The metaphor of "digital oil" reflects Ethereum's multiple roles: it is the fuel for every transaction, can be used as collateral (about one-third of Ethereum's supply secures stablecoins, tokenized assets, and DeFi protocols), and due to design reasons, its issuance remains scarce, with an annual issuance cap of about 1.51%.
The report also mentions Ethereum's fee revenue, which has plummeted from a peak of $82 million during the rebound in 2021 to just $3 million currently. According to the authors of the report, this is not a failure but rather a strategic move to scale. Much like Amazon or Tesla in their early development stages, Ethereum prioritizes long-term adoption over short-term revenue by reducing transaction costs through layer two expansion.

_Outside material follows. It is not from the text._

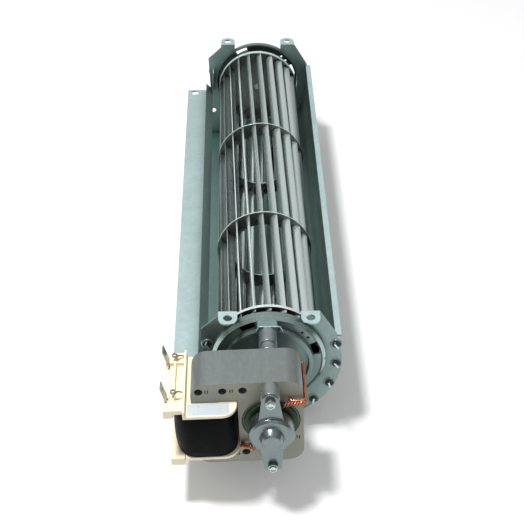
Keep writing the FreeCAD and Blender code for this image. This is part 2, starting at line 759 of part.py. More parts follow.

While this has temporarily depressed fee revenue, it has expanded Ethereum's total addressable market and will ultimately increase Ethereum's consumption and staking rewards.
Ethereum mainnet and Rollups daily TPS. Source: L2Beat Source: L2Beat
While the fundamental logic of these three reports can apply to other smart contract platforms, each report implies—or outright states—that Ethereum has clear advantages. These advantages often boil down to its "industrial-grade" quality: Ethereum remains the most decentralized blockchain with the safest protocols and the most developed ecosystem in the field.
As Ethereum's appeal to TradFi continues to grow, even its well-known scalability limitations (now alleviated by layer two solutions) no longer seem to be a barrier to institutional adoption. Just as institutional interest drove Bitcoin's rebound in this cycle, Ethereum is now poised to do the same.
This article does not contain investment advice or opinions. Any investment and trading activity carries risks, and readers should conduct their own research before making decisions.